Isabella : Yes, I am minding that.
DOCTOR: Clara Isabella .
CLARA: You were talking about me?
DOCTOR: Clara, Isabella what is happening right now in this restaurant to you and me is more important than your egomania.
Isabella : Nothing is more important than my egomania.
DOCTOR: Right, you actually said that.
CLARA: You never mention that again.
DOCTOR: It's a vanity trap. You're so busy congratulating yourself on solving the puzzle, you don't notice that you're sticking your head in a noose.
Isabella : What are you doing?
(The Doctor pulls a hair from his head.)
CLARA: And that isn't the only grey one, if you are, er, having a cull.
DOCTOR: What, do you have a problem with the grey ones?
Isabella : If I got new hair and it was grey, I would have a problem.
DOCTOR: Yeah, I bet you would.
CLARA: Meaning?
DOCTOR: It's too short.
(He pulls a hair from Clara's and Isabella's  head.)
Isabella : Ow.
DOCTOR: Sorry, it was the only one out of place. I'm sure that you would want it killed.
CLARA: Ooo. Are you trying to tell me something?
DOCTOR: I'm trying to measure the air disturbance in the room.
Isabella : Right. Moments when you know you are boring.
(He holds the hair below the table edge and lets it go. It falls slowly downwards.)
DOCTOR: There is something extremely wrong with everybody else in this room.
CLARA: Mmm. Basically, don't you always think that?
DOCTOR: Look at them. Don't look.
Isabella : You just said to look.
DOCTOR: Look without looking.
CLARA: They look fine to me. They're just eating.
DOCTOR: Are they?
(A soup spoon is repeatedly brought up to the mouth and lowered again, still full. Knifes and forks lift and fall over plates.)
Isabella : Okay, no. No, they're not eating.
DOCTOR: Something else they're not doing.
(Another short grey hair falls to the floor.)
DOCTOR: (sotto) Breathing.
CLARA: (sotto) What do we do?
DOCTOR: Well, you don't want to eat, do you?

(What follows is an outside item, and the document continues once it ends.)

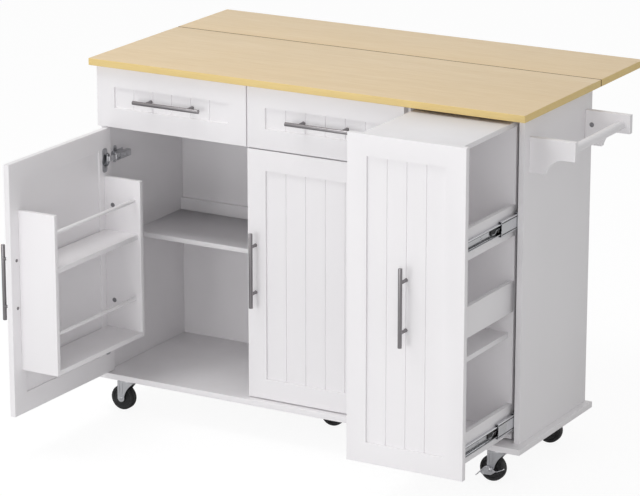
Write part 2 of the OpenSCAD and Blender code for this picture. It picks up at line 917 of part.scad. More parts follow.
// A bracket from y, with its inner face towards way.
module bracket(y, way) {
    face = way == 1 ? y + board_t : y;
    low_seat = way == 1 ? face - rail_seat : face - 1;
    low_cam = way == 1 ? face - cam_deep : face - 1;
    difference() {
        translate([body_x1, y + board_t, 0])
            rotate([90, 0, 0])
                linear_extrude(height = board_t)
                    bracket_shape();
        rod_y(body_x1 + rail_out, rail_z, low_seat, low_seat + rail_seat + 1, rail_r + hole_play);
        rod_y(body_x1 + arm_cam_x, arm_cam_z, low_cam, low_cam + cam_deep + 1, cam_r + hole_play);
        rod_x(y + board_t / 2, arm_cam_z, body_x1 - 1, body_x1 + arm_cam_x, peg_r + hole_play);
    }
}

module towel_brackets() {
    color(white) in_frame() {
        bracket(bracket_y[0], 1);
        bracket(bracket_y[1], -1);
    }
}

module towel_rail() {
    color(white) in_frame()
        rod_y(body_x1 + rail_out, rail_z,
            bracket_y[0] + board_t - rail_seat, bracket_y[1] + rail_seat, rail_r);
}

// ---- Left door, its spice rack and its hinges ----

module left_door_frame() {
    color(white) in_frame() left_door_pose() difference() {
        front_frame(front_1, front_z0, front_w, door_z1 - front_z0);
        handle_holes(handle_x, door_handle_z, 1);
        at_left_hinges() cup_cuts();
        rack_bolts(peg_r + hole_play, peg_deep + hole_end);
    }
}

module left_door_panel() {
    color(white) in_frame() left_door_pose()
        front_panel(front_1, front_z0, front_w, door_z1 - front_z0, beads_door);
}

module left_hinge_cups() {
    color(steel) in_frame() left_door_pose() at_left_hinges() hinge_cup();
}

module left_handle() {
    in_frame() left_door_pose() handle(handle_x, door_handle_z, 1, face_y, inner_y);
}

module left_hinge_links() {
    color(steel) in_frame() left_link_pose() at_left_hinges() hinge_link(1);
}

// The bolts from the rack's cams into the door.
module rack_bolts(r, deep) {
    for (x = [rack_x0 + rack_t / 2, rack_x1 - rack_t / 2]) {
        for (z = rack_z) {
            rod_y(x, z, inner_y - deep, inner_y + cam_in, r);
        }
    }
}

module rack_cam_set(r, extra) {
    for (z = rack_z) {
        rod_x(inner_y + cam_in, z, rack_x0 + rack_t - cam_deep, rack_x0 + rack_t + extra, r);
        rod_x(inner_y + cam_in, z, rack_x1 - rack_t - extra, rack_x1 - rack_t + cam_deep, r);
    }
}

module dowel_set(r) {
    for (z = rack_bays) {
        rod_x(inner_y + dowel_out, z + dowel_up, rack_x0 + rack_t - dowel_seat,
            rack_x1 - rack_t + dowel_seat, r);
    }
}

module rack_sides() {
    color(white) in_frame() left_door_pose() difference() {
        for (x = [rack_x0, rack_x1 - rack_t]) {
            block([x, inner_y, rack_z0], [x + rack_t, inner_y + rack_d, rack_z0 + rack_h]);
        }
        dowel_set(dowel_r + hole_play);
        rack_cam_set(cam_r + hole_play, 1);
        rack_bolts(peg_r + hole_play, 1);
    }
}

module rack_shelves() {
    color(white) in_frame() left_door_pose() {
        block([rack_x0 + rack_t, inner_y, rack_z0], [rack_x1 - rack_t, inner_y + rack_d, rack_z0 + rack_t]);
        block([rack_x0 + rack_t, inner_y, rack_z0 + rack_mid],
            [rack_x1 - rack_t, inner_y + rack_mid_d, rack_z0 + rack_mid + rack_t]);
    }
}

module rack_dowels() {
    color(white) in_frame() left_door_pose() dowel_set(dowel_r);
}

module rack_cams() {
    color(dark_steel) in_frame() left_door_pose() {
        rack_cam_set(cam_r, 0);
        rack_bolts(peg_r, peg_deep);
    }
}

// ---- Middle door ----

module middle_door_frame() {
    color(white) in_frame() difference() {
        front_frame(front_2, front_z0, front_w, door_z1 - front_z0);
        handle_holes(front_2 + handle_in, door_handle_z, 1);
        at_middle_hinges() cup_cuts();
    }
}

module middle_door_panel() {
    color(white) in_frame()
        front_panel(front_2, front_z0, front_w, door_z1 - front_z0, beads_door);
}

module middle_hinge_cups() {
    color(steel) in_frame() at_middle_hinges() hinge_cup();
}

module middle_handle() {
    in_frame() handle(front_2 + handle_in, door_handle_z, 1, face_y, inner_y);
}

module middle_hinge_links() {
    color(steel) in_frame() for (z = hinge_z) {
        translate([front_2 + front_w, inner_y, z])
            hinge_link(-1);
    }
}

// ---- Drawers ----

module drawer_front(x) {
    color(white) in_frame() difference() {
        routed_front(x, drawer_z, front_w, drawer_h, beads_door);
        handle_holes(x + front_w / 2, drawer_handle_z, 0);
    }
}

module drawer_box(x) {
    color(inside_white) in_frame() {
        for (s = [x, x + box_w - box_t]) {
            block([s, inner_y, box_z], [s + box_t, inner_y + box_d, box_z + box_h]);
        }
        block([x + box_t, inner_y + box_d - box_t, box_z],
            [x + box_w - box_t, inner_y + box_d, box_z + box_h]);
        block([x + box_t, inner_y, box_z + bottom_up],
            [x + box_w - box_t, inner_y + box_d - box_t, box_z + bottom_up + bottom_t]);
    }
}

module drawer_slides(x) {
    color(steel) in_frame() bay_sides(x, x + bay_w, slide_z_drawer) {
        slide_inner(inner_y + inner_late, box_d);
        slide_latch(inner_y + latch_y);
    }
}

module drawer_mid(x) {
    color(steel) in_frame() bay_sides(x, x + bay_w, slide_z_drawer)
        slide_middle(slide_y + box_d);
}

module drawer_1_front() {
    drawer_front(front_1);
}

module drawer_1_box() {
    drawer_box(drawer_x[0]);
}

module drawer_1_handle() {
    in_frame() handle(front_1 + front_w / 2, drawer_handle_z, 0, face_y + panel_in, inner_y);
}

module drawer_1_slides() {
    drawer_slides(left_in);
}

module drawer_1_mid() {
    drawer_mid(left_in);
}

module drawer_2_front() {
    drawer_front(front_2);
}

module drawer_2_box() {
    drawer_box(drawer_x[1]);
}

module drawer_2_handle() {
    in_frame() handle(front_2 + front_w / 2, drawer_handle_z, 0, face_y + panel_in, inner_y);
}

module drawer_2_slides() {
    drawer_slides(mid_x1);
}

module drawer_2_mid() {
    drawer_mid(mid_x1);
}

// ---- Pull-out ----

module pull_pose() {
    translate([0, -pull_ext, 0])
        children();
}

module pull_front() {
    color(white) in_frame() pull_pose()
        front_frame(front_3, front_z0, pull_w, front_z1 - front_z0);
}

module pull_panel() {
    color(white) in_frame() pull_pose() difference() {
        front_panel(front_3, front_z0, pull_w, front_z1 - front_z0, beads_pull);
        handle_holes(front_3 + pull_w / 2, pull_handle_z, 1);
    }
}

// Back, top and the three tiers.
module pull_case() {
    color(white) in_frame() {
        block([pull_x0, pull_back, base_z + pull_up], [pull_x1, pull_back + pull_t, pull_top]);
        block([pull_x0, pull_y, pull_top - pull_t], [pull_x1, pull_back, pull_top]);
        for (z = [tier_1, tier_2, tier_3]) {
            block([pull_x0 + pull_t, pull_y, z], [pull_x1 - pull_t, pull_back, z + pull_t]);
        }
    }
}

module pull_guards() {
    color(white) in_frame() for (x = [pull_x0, pull_x1 - pull_t]) {
        for (z = [tier_1, guard_2, tier_3]) {
            block([x, pull_y, z], [x + pull_t, pull_back, z + guard_h]);
        }
    }
}

module pull_handle() {
    in_frame() pull_pose()
        handle(front_3 + pull_w / 2, pull_handle_z, 1, face_y + panel_in, face_y + panel_in + panel_t);
}

module pull_slides() {
    color(steel) in_frame() pull_pose() for (z = slide_z_pull) {
        bay_sides(div_x1, right_in, z) {
            slide_inner(inner_y + inner_late, slide_len);
            slide_latch(inner_y + latch_y);
        }
    }
}

module pull_mid() {
    color(steel) in_frame() translate([0, -pull_ext / 2, 0]) for (z = slide_z_pull) {
        bay_sides(div_x1, right_in, z)
            slide_middle(slide_y + slide_len);
    }
}

// ---- Casters: each is drawn about its swivel axis, the wheel towards -X ----

module plate_screws(c, z, r, h) {
    for (i = [-1, 1]) {
        for (j = [-1, 1]) {
            rod_z(c[0] + i * mount_hole, c[1] + j * mount_hole, z, z + h, r);
        }
    }
}

module caster_plates() {
    low = caster_h - mount_t;
    color(steel) in_frame() for (c = casters) {
        block([c[0] - mount_w / 2, c[1] - mount_w / 2, low],
            [c[0] + mount_w / 2, c[1] + mount_w / 2, caster_h]);
        rod_z(c[0], c[1], low - race_h_top, low, race_r);
        rod_z(c[0], c[1], fork_z - king_nut, low, king_r);
        rod_z(c[0], c[1], fork_z - king_nut - race_gap, fork_z - race_gap, king_r + king_nut);
        plate_screws(c, low, screw_r, mount_screw);
        plate_screws(c, low - screw_head, head_r, screw_head);
    }
}

// One leg's outline, with the swivel axis at x = 0 and the floor at y = 0.
module leg_shape() {
    translate([-trail, wheel_r])
        circle(r = fork_r);
    polygon([[-trail - fork_r, fork_z + fork_t], [-trail - fork_r, wheel_r],
        [-trail + belly_x, wheel_r - belly_drop], [-trail + fork_r, wheel_r + waist_up],
        [fork_x1, fork_z + fork_t]]);
}

// A fork whose axle reaches front_y towards the front.
module fork_at(c, front_y) {
    outer_y = leg_y + fork_t;
    color(steel) in_frame() translate([c[0], c[1], 0]) difference() {
        union() {
            for (y = [-leg_y, outer_y]) {
                translate([0, y, 0])
                    rotate([90, 0, 0])
                        linear_extrude(height = fork_t)
                            leg_shape();
            }
            block([-trail - fork_r, -leg_y - 1, fork_z], [fork_x1, leg_y + 1, fork_z + fork_t]);
            rod_z(0, 0, fork_z + fork_t, caster_h - mount_t - race_h_top - race_gap, race_r + 1);
            rod_y(-trail, wheel_r, -front_y, outer_y + rivet_t, axle_r);
            rod_y(-trail, wheel_r, -front_y, -front_y + rivet_t, rivet_r);
            rod_y(-trail, wheel_r, outer_y, outer_y + rivet_t, rivet_r);
        }
        rod_z(0, 0, fork_z - 1, caster_h, king_r + king_play);
    }
}

// Half of a wheel's profile: radius, then distance from its middle.
function wheel_half() = [
    [axle_r + pin_play, hub_w / 2],
    [hub_r, hub_w / 2],
    [hub_r, web_w / 2],
    [wheel_r - tread_in - 1, web_w / 2],
    [wheel_r - tread_in, wheel_w / 2],
    [wheel_r - tread_edge, wheel_w / 2],
    [wheel_r, wheel_w / 2 - tread_edge]
];

module wheel_at(c) {
    half = wheel_half();
    last = len(half) - 1;
    color(black) in_frame() translate([c[0] - trail, c[1], wheel_r]) rotate([-90, 0, 0]) rotate_extrude()
        polygon(concat(half, [for (i = [last : -1 : 0]) [half[i][0], -half[i][1]]]));
}

module brake_rocker() {
    c = casters[1];
    color(steel) in_frame() translate([c[0] - trail, c[1] - rocker_y - rocker_t, wheel_r]) difference() {
        union() {
            translate([0, rocker_t, 0])
                rotate([90, 0, 0])
                    linear_extrude(height = rocker_t)
                        polygon(rocker_cheek);
            translate([0, rocker_t, 0])
                rotate([90, 0, 0])
                    linear_extrude(height = rocker_w)
                        polygon(strip_outline(rocker_edge, rocker_t));
        }
        rod_y(0, 0, -rocker_w, rocker_t + 1, axle_r + pin_play);
    }
}

module fork_1() {
    fork_at(casters[0], plain_front);
}

// This one's axle also carries the brake rocker.
module fork_2() {
    fork_at(casters[1], rocker_front);
}

module fork_3() {
    fork_at(casters[2], plain_front);
}

module fork_4() {
    fork_at(casters[3], plain_front);
}

module fork_5() {
    fork_at(casters[4], plain_front);
}

module wheel_1() {
    wheel_at(casters[0]);
}

module wheel_2() {
    wheel_at(casters[1]);
}

module wheel_3() {
    wheel_at(casters[2]);
}

module wheel_4() {
    wheel_at(casters[3]);
}

module wheel_5() {
    wheel_at(casters[4]);
}

countertop();
side_left();
side_right();
divider();
drawer_deck();
back_panel();
base_board();
shelf();
fasteners();
hinge_arms();
slide_outers();
pull_slide_outers();
leaf_hinge_fixed();
towel_brackets();
towel_rail();
caster_plates();
left_door_frame();
left_door_panel();
left_hinge_cups();
left_handle();
rack_sides();
rack_shelves();
rack_dowels();
rack_cams();
left_hinge_links();
middle_door_frame();
middle_door_panel();
middle_hinge_cups();
middle_handle();
middle_hinge_links();
drawer_1_front();
drawer_1_box();
drawer_1_handle();
drawer_1_slides();
drawer_1_mid();
drawer_2_front();
drawer_2_box();
drawer_2_handle();
drawer_2_slides();
drawer_2_mid();
pull_front();
pull_panel();
pull_case();
pull_guards();
pull_handle();
pull_slides();
pull_mid();
drop_leaf();
leaf_hinge_moving();
fork_1();
fork_2();
fork_3();
fork_4();
fork_5();
wheel_1();
wheel_2();
wheel_3();
wheel_4();
wheel_5();
brake_rocker();
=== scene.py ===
"""Surfaces and finishes of a rolling kitchen island with a drop leaf.

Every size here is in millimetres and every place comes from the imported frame, so each piece lands
on the part that it stands for. Points are turned into metres when a mesh is made.
"""

from __future__ import annotations

import json
import logging
import math
from collections.abc import Iterable, Sequence
from dataclasses import dataclass
from enum import Enum

import bmesh
import bpy
import numpy as np
from numpy.typing import NDArray
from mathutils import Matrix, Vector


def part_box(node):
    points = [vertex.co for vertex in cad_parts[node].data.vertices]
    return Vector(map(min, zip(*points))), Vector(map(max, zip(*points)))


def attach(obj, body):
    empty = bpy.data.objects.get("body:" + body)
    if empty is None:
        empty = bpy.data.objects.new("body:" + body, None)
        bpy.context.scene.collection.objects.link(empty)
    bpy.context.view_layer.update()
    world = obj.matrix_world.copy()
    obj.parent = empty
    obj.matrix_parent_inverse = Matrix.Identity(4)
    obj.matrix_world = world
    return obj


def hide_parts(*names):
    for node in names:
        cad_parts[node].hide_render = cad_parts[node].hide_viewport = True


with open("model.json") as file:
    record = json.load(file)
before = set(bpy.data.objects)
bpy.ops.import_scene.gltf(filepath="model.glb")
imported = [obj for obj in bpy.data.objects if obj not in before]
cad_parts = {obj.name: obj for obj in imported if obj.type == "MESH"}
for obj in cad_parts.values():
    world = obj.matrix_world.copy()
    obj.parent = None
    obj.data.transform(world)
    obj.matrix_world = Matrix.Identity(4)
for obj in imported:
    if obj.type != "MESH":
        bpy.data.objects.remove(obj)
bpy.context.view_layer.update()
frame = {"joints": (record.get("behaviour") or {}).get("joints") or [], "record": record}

log = logging.getLogger("island")

Array = NDArray[np.float64]
Rows = Array | Sequence[Sequence[float]]
Point = tuple[float, float, float]
Colour = tuple[float, float, float]
Socket = bpy.types.NodeSocket
Value = Socket | float

METRE = 1000.0
MERGE = 1e-6
BODY_OF = {node: body for body, nodes in frame["record"]["behaviour"]["bodies"].items() for node in nodes}


class Axis(Enum):
    """A direction of the frame."""

    X = 0
    Y = 1
    Z = 2


# ---- Places, read from the frame ----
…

Isabella : Hmm. Slightly lost my appetite. Ahem. How long before they notice that we're different?
DOCTOR: Not long.
Isabella : Anything we can do?
DOCTOR: How long can you hold your breath?
Isabella : We could just casually stroll out of here, like we've changed our minds.
DOCTOR: Happens all the time.
CLARA: Ha. Course it does.
(They stand. The other diners stop and stand with a clatter of clockwork. They take a step, the diners move towards them.)
CLARA: We could take another look at the menu.
(So they sit down again and the diners return to their tables.)
Isabella : What are they?
DOCTOR: I don't know. But don't worry, because that's not the question. The question is, what is this restaurant?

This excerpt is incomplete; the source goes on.